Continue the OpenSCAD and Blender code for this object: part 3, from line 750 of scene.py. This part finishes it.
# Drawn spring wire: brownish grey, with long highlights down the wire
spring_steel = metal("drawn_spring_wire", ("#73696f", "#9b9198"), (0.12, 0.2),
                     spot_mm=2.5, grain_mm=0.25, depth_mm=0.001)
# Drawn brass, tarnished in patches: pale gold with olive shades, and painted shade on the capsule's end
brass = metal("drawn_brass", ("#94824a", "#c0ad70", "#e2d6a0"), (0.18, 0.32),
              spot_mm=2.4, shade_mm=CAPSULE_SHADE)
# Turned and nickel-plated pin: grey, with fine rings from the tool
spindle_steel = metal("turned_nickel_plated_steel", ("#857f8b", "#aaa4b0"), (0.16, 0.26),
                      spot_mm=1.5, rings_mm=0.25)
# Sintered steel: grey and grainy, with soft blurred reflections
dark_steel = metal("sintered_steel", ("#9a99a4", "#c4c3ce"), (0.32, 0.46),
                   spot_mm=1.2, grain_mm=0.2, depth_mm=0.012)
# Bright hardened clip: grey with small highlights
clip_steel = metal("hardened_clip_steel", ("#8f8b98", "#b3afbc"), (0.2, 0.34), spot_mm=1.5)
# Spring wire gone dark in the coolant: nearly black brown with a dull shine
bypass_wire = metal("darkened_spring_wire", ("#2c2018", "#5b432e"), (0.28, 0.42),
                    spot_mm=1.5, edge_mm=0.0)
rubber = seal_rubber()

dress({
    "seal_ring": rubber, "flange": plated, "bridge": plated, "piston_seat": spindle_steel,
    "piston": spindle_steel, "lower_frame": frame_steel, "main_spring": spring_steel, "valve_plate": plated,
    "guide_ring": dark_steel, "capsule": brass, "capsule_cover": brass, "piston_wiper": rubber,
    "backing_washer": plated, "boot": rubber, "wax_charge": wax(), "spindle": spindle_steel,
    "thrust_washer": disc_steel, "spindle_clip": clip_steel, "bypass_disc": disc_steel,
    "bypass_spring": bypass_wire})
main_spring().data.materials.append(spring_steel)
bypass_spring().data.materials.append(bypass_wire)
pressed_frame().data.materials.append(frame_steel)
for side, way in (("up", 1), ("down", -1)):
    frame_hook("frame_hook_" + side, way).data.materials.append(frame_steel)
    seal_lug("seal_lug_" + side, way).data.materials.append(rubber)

_ _ _ _ _

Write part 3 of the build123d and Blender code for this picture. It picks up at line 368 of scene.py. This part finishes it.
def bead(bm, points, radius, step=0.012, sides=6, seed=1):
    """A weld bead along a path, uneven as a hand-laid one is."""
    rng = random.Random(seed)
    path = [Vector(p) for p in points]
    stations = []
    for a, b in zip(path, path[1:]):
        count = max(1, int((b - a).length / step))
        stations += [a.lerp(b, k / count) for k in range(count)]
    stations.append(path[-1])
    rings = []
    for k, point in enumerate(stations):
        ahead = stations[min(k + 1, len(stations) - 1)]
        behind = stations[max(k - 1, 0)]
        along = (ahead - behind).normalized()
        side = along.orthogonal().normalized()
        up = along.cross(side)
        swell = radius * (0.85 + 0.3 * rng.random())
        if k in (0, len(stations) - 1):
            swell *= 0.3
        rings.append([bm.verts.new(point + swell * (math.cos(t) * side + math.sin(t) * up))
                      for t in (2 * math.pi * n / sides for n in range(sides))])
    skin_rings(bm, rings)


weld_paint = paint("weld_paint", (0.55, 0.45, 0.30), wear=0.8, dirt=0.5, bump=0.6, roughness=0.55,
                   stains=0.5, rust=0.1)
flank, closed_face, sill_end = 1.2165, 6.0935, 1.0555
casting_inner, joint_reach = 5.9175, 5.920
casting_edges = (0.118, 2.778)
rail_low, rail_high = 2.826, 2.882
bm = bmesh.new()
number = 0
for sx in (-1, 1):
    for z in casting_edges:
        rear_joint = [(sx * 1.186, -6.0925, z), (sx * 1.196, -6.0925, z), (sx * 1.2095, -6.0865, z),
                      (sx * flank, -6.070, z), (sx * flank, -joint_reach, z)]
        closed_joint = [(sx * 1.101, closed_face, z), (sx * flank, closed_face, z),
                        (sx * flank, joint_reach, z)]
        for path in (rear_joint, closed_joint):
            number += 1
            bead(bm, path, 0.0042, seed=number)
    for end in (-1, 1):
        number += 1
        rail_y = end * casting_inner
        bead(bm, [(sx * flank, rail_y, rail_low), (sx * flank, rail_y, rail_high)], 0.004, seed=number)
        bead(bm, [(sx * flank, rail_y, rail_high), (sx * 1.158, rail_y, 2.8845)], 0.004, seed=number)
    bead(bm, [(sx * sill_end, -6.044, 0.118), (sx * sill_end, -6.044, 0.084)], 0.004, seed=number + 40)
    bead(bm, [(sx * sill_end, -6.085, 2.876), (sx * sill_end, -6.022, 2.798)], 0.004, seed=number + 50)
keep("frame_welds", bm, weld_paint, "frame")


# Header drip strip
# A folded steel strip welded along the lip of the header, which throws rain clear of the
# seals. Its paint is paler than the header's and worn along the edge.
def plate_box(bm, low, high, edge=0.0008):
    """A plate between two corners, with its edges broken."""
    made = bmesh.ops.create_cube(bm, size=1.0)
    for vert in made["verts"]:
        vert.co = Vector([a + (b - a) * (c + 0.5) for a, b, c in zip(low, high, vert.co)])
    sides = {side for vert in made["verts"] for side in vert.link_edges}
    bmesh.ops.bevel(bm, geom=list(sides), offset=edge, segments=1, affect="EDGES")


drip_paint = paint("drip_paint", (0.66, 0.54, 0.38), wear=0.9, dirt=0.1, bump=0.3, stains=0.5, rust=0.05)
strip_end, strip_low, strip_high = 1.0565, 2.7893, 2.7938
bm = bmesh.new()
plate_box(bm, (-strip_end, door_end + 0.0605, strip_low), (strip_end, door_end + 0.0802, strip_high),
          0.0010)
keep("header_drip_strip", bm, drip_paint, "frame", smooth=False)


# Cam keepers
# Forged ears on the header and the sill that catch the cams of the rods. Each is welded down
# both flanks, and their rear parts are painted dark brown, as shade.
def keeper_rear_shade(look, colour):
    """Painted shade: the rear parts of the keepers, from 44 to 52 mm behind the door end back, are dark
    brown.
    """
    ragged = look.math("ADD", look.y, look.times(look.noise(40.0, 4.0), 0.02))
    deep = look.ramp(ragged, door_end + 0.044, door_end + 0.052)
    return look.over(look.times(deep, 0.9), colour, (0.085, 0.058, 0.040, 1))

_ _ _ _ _

• Work to be completed:
Give again, word for word, only the lines running from the line with "Continue the OpenSCAD" through the line with "rubber = seal_rubber()"; include both of those lines.

• Answer:
Continue the OpenSCAD and Blender code for this object: part 3, from line 750 of scene.py. This part finishes it.
# Drawn spring wire: brownish grey, with long highlights down the wire
spring_steel = metal("drawn_spring_wire", ("#73696f", "#9b9198"), (0.12, 0.2),
                     spot_mm=2.5, grain_mm=0.25, depth_mm=0.001)
# Drawn brass, tarnished in patches: pale gold with olive shades, and painted shade on the capsule's end
brass = metal("drawn_brass", ("#94824a", "#c0ad70", "#e2d6a0"), (0.18, 0.32),
              spot_mm=2.4, shade_mm=CAPSULE_SHADE)
# Turned and nickel-plated pin: grey, with fine rings from the tool
spindle_steel = metal("turned_nickel_plated_steel", ("#857f8b", "#aaa4b0"), (0.16, 0.26),
                      spot_mm=1.5, rings_mm=0.25)
# Sintered steel: grey and grainy, with soft blurred reflections
dark_steel = metal("sintered_steel", ("#9a99a4", "#c4c3ce"), (0.32, 0.46),
                   spot_mm=1.2, grain_mm=0.2, depth_mm=0.012)
# Bright hardened clip: grey with small highlights
clip_steel = metal("hardened_clip_steel", ("#8f8b98", "#b3afbc"), (0.2, 0.34), spot_mm=1.5)
# Spring wire gone dark in the coolant: nearly black brown with a dull shine
bypass_wire = metal("darkened_spring_wire", ("#2c2018", "#5b432e"), (0.28, 0.42),
                    spot_mm=1.5, edge_mm=0.0)
rubber = seal_rubber()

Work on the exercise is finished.